- [RAW DATA]:

<<<<

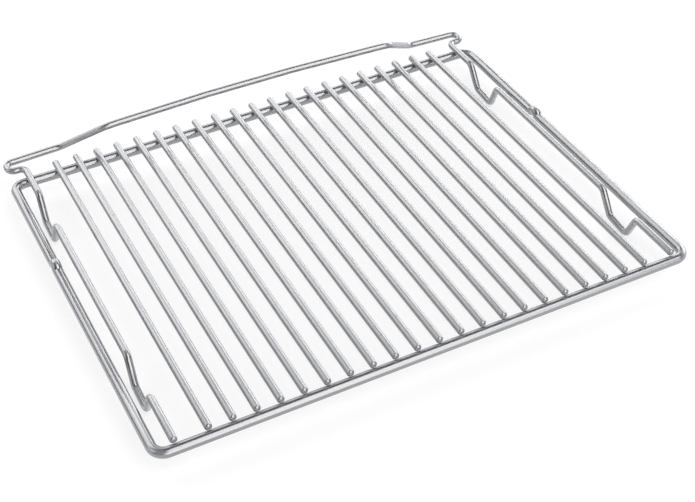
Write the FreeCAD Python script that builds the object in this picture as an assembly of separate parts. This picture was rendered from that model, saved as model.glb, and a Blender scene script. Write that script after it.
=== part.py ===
import FreeCAD, Part
import math
import os

# Oven shelf rack, welded from steel wire and chrome plated.
# X runs across the shelf, Y from its front to its rear, and Z is up.
# The origin is on the floor, under the middle of the shelf's overall width and depth.
# Lengths are in millimetres and angles in degrees. Wires are placed by their centre lines.

# Wire diameters
ring_wire = 8.6
fence_wire = 6.0
bar_wire = 6.0

# How far a welded wire is pressed into the rail that it lies on
bar_weld_sink = 0.4
fence_weld_sink = 0.1

# Ring: one wire bent into a rounded rectangle, measured over its outside
ring_width = 465.6
ring_depth = 352.1
ring_corner_radius = 10.0

# Kink: a short upward arch in each side of the ring, to its middle from the rear rail
kink_from_rear = 119.5
kink_height = 3.4
kink_slope = 52.0
kink_bend_radius = 4.2
kink_top = 0.2  # straight stretch on top

# Cross bars: from front to back, evenly spaced between the fence wire's two sides
bar_count = 21
first_bar_gap = 26.2  # from a side of the fence wire to the nearest bar
bar_front_setback = 1.1  # bar's front end, short of the front rail's centre line
bar_rear_reach = 8.0  # bar's rear end, past the rear rail's centre line
end_round = 1.8  # rounding of every cut wire end

# Sides of the fence wire, which lie on the front and rear rails
fence_side_inset = 19.1  # from the ring's outside

# Feet: two dips in each side of the fence wire, each measured from where it starts at the rear
foot_depth = 23.0
foot_rear_slant = 12.8
foot_front_slant = 10.8
foot_length = 47.5
foot_splay = 1.0  # how far the foot's bottom stands outwards
foot_rise_at_knee = 2.2  # rear end of the foot's bottom, above its front end
foot_bend_radius = 6.5
rear_foot_inset = 29.85  # from the rear rail to the start of the rear foot
feet_spacing = 217.5

# Hairpins: the fence wire turns outwards behind the rear rail and back in
hairpin_setback = 11.4  # from the rear rail to the stretch that runs outwards
hairpin_width = 13.0  # between the two stretches
hairpin_inset = 5.3  # from the ring's outside to the hairpin's centre line
hairpin_bend_radius = 6.0

# Fence: the rear stretch of the fence wire, raised between two ramps
fence_slant = 2.55  # how far the low stretches run back between hairpin and ramp
ramp_foot_inset = 56.3  # from the ring's outside
ramp_top_inset = 92.3  # from the ring's outside
fence_rise = 25.35
fence_lean = 25.0  # how far the raised stretch stands forward of the ramps' feet
fence_bow = 4.9  # how far its middle stands back of its ends
bowed_share = 0.9  # share of the raised stretch that is curved
ramp_bend_radius = 12.0

# Places worked out from the sizes
fence_reach = hairpin_setback + hairpin_width + fence_slant  # past the rear rail
overall_depth = ring_depth + fence_reach + (fence_wire - ring_wire) / 2
front_rail_y = (ring_wire - overall_depth) / 2
rear_rail_y = front_rail_y + ring_depth - ring_wire
ring_side_x = (ring_width - ring_wire) / 2
fence_z = foot_depth + fence_wire / 2
ring_z = fence_z + fence_weld_sink - (ring_wire + fence_wire) / 2
bar_z = ring_z - bar_weld_sink + (ring_wire + bar_wire) / 2
wire_front_y = front_rail_y + bar_front_setback
bar_length = rear_rail_y + bar_rear_reach - wire_front_y
fence_side_x = ring_width / 2 - fence_side_inset

SAME_POINT = 1e-6


def bent_path(corners, closed=False):
    """A wire of straight runs joined by tangent arcs. Each corner is a point and its bend radius,
    and the two ends of an open path have radius 0."""
    points = [FreeCAD.Vector(*point) for point, radius in corners]
    stops = []
    for i, (point, radius) in enumerate(corners):
        here = points[i]
        if radius == 0:
            stops.append((here, here, here))
            continue
        back = (points[i - 1] - here).normalize()
        ahead = (points[(i + 1) % len(points)] - here).normalize()
        half_opening = back.getAngle(ahead) / 2
        tangent_length = radius / math.tan(half_opening)
        middle_distance = radius / math.sin(half_opening) - radius
        inwards = (back + ahead).normalize()
        start = here + back * tangent_length
        middle = here + inwards * middle_distance
        end = here + ahead * tangent_length
        stops.append((start, middle, end))
    edges = []
    for i, (start, middle, end) in enumerate(stops):
        if start.distanceToPoint(end) > SAME_POINT:
            edges.append(Part.Arc(start, middle, end).toShape())
        if i + 1 < len(stops) or closed:
            next_start = stops[(i + 1) % len(stops)][0]
            if end.distanceToPoint(next_start) > SAME_POINT:
                edges.append(Part.LineSegment(end, next_start).toShape())
    return Part.Wire(edges)


def swept_wire(path, diameter):
    """A round wire along the path, as one solid."""
    first = path.OrderedEdges[0]
    start = first.valueAt(first.FirstParameter)
    direction = first.tangentAt(first.FirstParameter)
    section = Part.Wire([Part.makeCircle(diameter / 2, start, direction)])
    return path.makePipeShell([section], True, False)


def round_ends(wire_solid, at_y):
    """Rounds the cut ends that face forwards or backwards at the given Y."""
    rims = [edge for edge in wire_solid.Edges
            if len(edge.Vertexes) == 1
            and abs(edge.BoundBox.YMin - at_y) < SAME_POINT
            and abs(edge.BoundBox.YMax - at_y) < SAME_POINT]
    return wire_solid.makeFillet(end_round, rims)


def rails():
    """The straight stretches of the ring's front and rear rails, which the other wires sit on."""
    straight = ring_width - 2 * ring_corner_radius - ring_wire
    across = FreeCAD.Vector(1, 0, 0)
    return [Part.makeCylinder(ring_wire / 2, straight, FreeCAD.Vector(-straight / 2, y, ring_z), across)
            for y in (front_rail_y, rear_rail_y)]


def kink(side):
    """Corners of the arch in one side of the ring, from the rear to the front."""
    middle_y = rear_rail_y - kink_from_rear
    top_half = kink_top / 2 + kink_bend_radius * math.tan(math.radians(kink_slope) / 2)
    base_half = top_half + kink_height / math.tan(math.radians(kink_slope))
    x = side * ring_side_x
    outline = [(base_half, 0), (top_half, kink_height), (-top_half, kink_height), (-base_half, 0)]
    return [((x, middle_y + y, ring_z + z), kink_bend_radius) for y, z in outline]


def frame_ring():
    """The ring, bent from one wire."""
    rear_left = ((-ring_side_x, rear_rail_y, ring_z), ring_corner_radius)
    front_left = ((-ring_side_x, front_rail_y, ring_z), ring_corner_radius)
    front_right = ((ring_side_x, front_rail_y, ring_z), ring_corner_radius)
    rear_right = ((ring_side_x, rear_rail_y, ring_z), ring_corner_radius)
    corners = [rear_left] + kink(-1) + [front_left, front_right] + kink(1)[::-1] + [rear_right]
    return swept_wire(bent_path(corners, closed=True), ring_wire)


def foot(start_y):
    """One foot as corners from its rear to its front: how far outwards, Y and Z. The lowest corner
    is dropped by what its bend takes off, so that the bend itself reaches the foot's depth."""
    knee_y = start_y - foot_rear_slant
    toe_y = start_y - foot_length + foot_front_slant
    fall = math.atan(foot_rise_at_knee / (knee_y - toe_y))
    rise = math.atan(foot_depth / foot_front_slant)
    tangent_length = foot_bend_radius * math.tan((fall + rise) / 2)
    taken_off = tangent_length * math.sin(fall) - foot_bend_radius * (1 - math.cos(fall))
    toe_z = fence_z - foot_depth - taken_off
    return [(0, start_y, fence_z),
            (foot_splay, knee_y, toe_z + foot_rise_at_knee),
            (foot_splay, toe_y, toe_z),
            (0, start_y - foot_length, fence_z)]


def fence_half(side):
    """Corners of one half of the fence wire, from its front end to the top of the ramp."""
    rear_foot_y = rear_rail_y - rear_foot_inset
    feet = (foot(rear_foot_y) + foot(rear_foot_y - feet_spacing))[::-1]
    hairpin_x = ring_width / 2 - hairpin_inset
    outward_y = rear_rail_y + hairpin_setback
    ramp_foot = (ring_width / 2 - ramp_foot_inset, rear_rail_y + fence_reach, fence_z)
    ramp_top = (ring_width / 2 - ramp_top_inset, ramp_foot[1] - fence_lean, fence_z + fence_rise)
    corners = [((fence_side_x, wire_front_y, fence_z), 0)]
    corners += [((fence_side_x + out, y, z), foot_bend_radius) for out, y, z in feet]
    corners += [((fence_side_x, outward_y, fence_z), hairpin_bend_radius),
                ((hairpin_x, outward_y, fence_z), hairpin_bend_radius),
                ((hairpin_x, outward_y + hairpin_width, fence_z), hairpin_bend_radius),
                (ramp_foot, ramp_bend_radius),
                (ramp_top, ramp_bend_radius)]
    return [((side * x, y, z), radius) for (x, y, z), radius in corners]


def fence_wire_solid(seats):
    """The fence wire, bent from one wire, with a flat saddle where it lies on each rail."""
    left = fence_half(-1)
    right = fence_half(1)[::-1]
    top_x, top_y, top_z = right[0][0]
    bow_corner = fence_bow / (1 - bowed_share / 2)
    bow_radius = bowed_share * top_x * top_x / bow_corner
    middle = ((0, top_y + bow_corner, top_z), bow_radius)
    solid = swept_wire(bent_path(left + [middle] + right), fence_wire)
    return round_ends(solid, wire_front_y).cut(seats)


def cross_bar(x, seats):
    """One straight bar, with a saddle where it lies on each rail."""
    start = FreeCAD.Vector(x, wire_front_y, bar_z)
    bar = Part.makeCylinder(bar_wire / 2, bar_length, start, FreeCAD.Vector(0, 1, 0))
    for end_y in (wire_front_y, wire_front_y + bar_length):
        bar = round_ends(bar, end_y)
    return bar.cut(seats)


def export(name, shape):
    """Writes one piece as its own STEP file."""
    solids = shape.Solids
    assert len(solids) == 1 and shape.isValid(), name + " isn't one valid solid"
    solids[0].exportStep("parts/" + name + ".step")


os.makedirs("parts", exist_ok=True)
seats = rails()
export("frame_ring", frame_ring())
export("fence_wire", fence_wire_solid(seats))
first_bar_x = fence_side_x - first_bar_gap
for i in range(bar_count):
    bar_x = first_bar_x * (2 * i / (bar_count - 1) - 1)
    export("cross_bar_%02d" % (i + 1), cross_bar(bar_x, seats))
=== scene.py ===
import math

import bpy
from mathutils import Matrix, Vector


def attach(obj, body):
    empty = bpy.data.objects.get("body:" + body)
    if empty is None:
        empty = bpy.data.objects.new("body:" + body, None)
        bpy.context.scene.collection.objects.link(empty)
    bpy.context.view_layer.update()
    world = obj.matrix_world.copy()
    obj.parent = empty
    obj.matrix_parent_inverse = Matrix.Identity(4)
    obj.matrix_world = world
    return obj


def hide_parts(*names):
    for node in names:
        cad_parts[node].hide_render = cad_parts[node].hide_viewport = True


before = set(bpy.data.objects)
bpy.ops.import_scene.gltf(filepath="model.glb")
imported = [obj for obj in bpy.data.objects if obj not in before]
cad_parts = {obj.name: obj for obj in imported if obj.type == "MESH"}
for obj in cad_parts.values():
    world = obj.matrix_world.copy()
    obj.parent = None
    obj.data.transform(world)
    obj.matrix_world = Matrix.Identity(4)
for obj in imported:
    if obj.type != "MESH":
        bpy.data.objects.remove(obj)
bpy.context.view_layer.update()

# Lengths are in metres and angles in degrees, and wires are placed by their centre lines.

# Camera, solved from the evenly spaced bars
CAMERA_PLACE = (-0.3849, -0.803925, 0.74455)
CAMERA_AZIMUTH = -26.448
CAMERA_ELEVATION = 40.865
CAMERA_ROLL = 0.902
CAMERA_LENS_MM = 70.53
SENSOR_WIDTH_MM = 36.0
IMAGE_WIDTH = 695
PIXEL_OFFSET = 0.5  # the solved picture centre lies half a pixel right of and below the frame's
CLIP_START = 0.01
CLIP_END = 100.0

# Studio. The floor's lit colour and its glow together are white where no shadow falls.
FLOOR_HALF_SIZE = 25.0
FLOOR_COLOUR = (0.3, 0.3, 0.3)
FLOOR_GLOW = 0.71  # seen by the camera and in the metal
FLOOR_ROUGHNESS = 0.9

# Chrome plating: a hazy metal, and over it a clearer reflecting layer
CHROME_DULL = (0.34, 0.346, 0.372)
CHROME_BRIGHT = (0.37, 0.376, 0.402)
CHROME_EDGE_TINT = (0.6, 0.6, 0.6)
CLOUD_SIZE = 0.012  # of the dull and bright patches
HAZE_ROUGHNESS = 0.562
HAZE_ANISOTROPY = 1.0  # spreads the haze along the wire
MIRROR_IOR = 2.4
MIRROR_ROUGHNESS = 0.18
MARK_ALONG = 0.0015  # size of the straightening marks along the wire
MARK_AROUND = 0.012  # and round it
MARK_DEPTH = 0.000002

# Sizes of the rack, the same as in the part's source
RING_WIRE = 0.0086
FENCE_WIRE = 0.006
BAR_WIRE = 0.006
BAR_WELD_SINK = 0.0004
FENCE_WELD_SINK = 0.0001
RING_WIDTH = 0.4656
RING_DEPTH = 0.3521
RING_CORNER = 0.010
KINK_FROM_REAR = 0.1195
KINK_HEIGHT = 0.0034
KINK_SLOPE = 52.0
KINK_BEND = 0.0042
KINK_TOP = 0.0002
BAR_COUNT = 21
FIRST_BAR_GAP = 0.0262
BAR_FRONT_SETBACK = 0.0011
BAR_REAR_REACH = 0.008
END_ROUND = 0.0018
FENCE_SIDE_INSET = 0.0191
FOOT_DEPTH = 0.023
FOOT_REAR_SLANT = 0.0128
FOOT_FRONT_SLANT = 0.0108
FOOT_LENGTH = 0.0475
FOOT_SPLAY = 0.001
FOOT_KNEE_RISE = 0.0022
FOOT_BEND = 0.0065
REAR_FOOT_INSET = 0.02985
FEET_SPACING = 0.2175
HAIRPIN_SETBACK = 0.0114
HAIRPIN_WIDTH = 0.013
HAIRPIN_INSET = 0.0053
HAIRPIN_BEND = 0.006
FENCE_SLANT = 0.00255
RAMP_FOOT_INSET = 0.0563
RAMP_TOP_INSET = 0.0923
FENCE_RISE = 0.02535
FENCE_LEAN = 0.025
FENCE_BOW = 0.0049
BOWED_SHARE = 0.9
RAMP_BEND = 0.012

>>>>

- [TASK INSTRUCTIONS]: Reproduce verbatim the lines above, from the line with "seats = rails()" through the line with "obj.data.transform(world)".

- [RESULT OF THIS TASK]:
seats = rails()
export("frame_ring", frame_ring())
export("fence_wire", fence_wire_solid(seats))
first_bar_x = fence_side_x - first_bar_gap
for i in range(bar_count):
    bar_x = first_bar_x * (2 * i / (bar_count - 1) - 1)
    export("cross_bar_%02d" % (i + 1), cross_bar(bar_x, seats))
=== scene.py ===
import math

import bpy
from mathutils import Matrix, Vector


def attach(obj, body):
    empty = bpy.data.objects.get("body:" + body)
    if empty is None:
        empty = bpy.data.objects.new("body:" + body, None)
        bpy.context.scene.collection.objects.link(empty)
    bpy.context.view_layer.update()
    world = obj.matrix_world.copy()
    obj.parent = empty
    obj.matrix_parent_inverse = Matrix.Identity(4)
    obj.matrix_world = world
    return obj


def hide_parts(*names):
    for node in names:
        cad_parts[node].hide_render = cad_parts[node].hide_viewport = True


before = set(bpy.data.objects)
bpy.ops.import_scene.gltf(filepath="model.glb")
imported = [obj for obj in bpy.data.objects if obj not in before]
cad_parts = {obj.name: obj for obj in imported if obj.type == "MESH"}
for obj in cad_parts.values():
    world = obj.matrix_world.copy()
    obj.parent = None
    obj.data.transform(world)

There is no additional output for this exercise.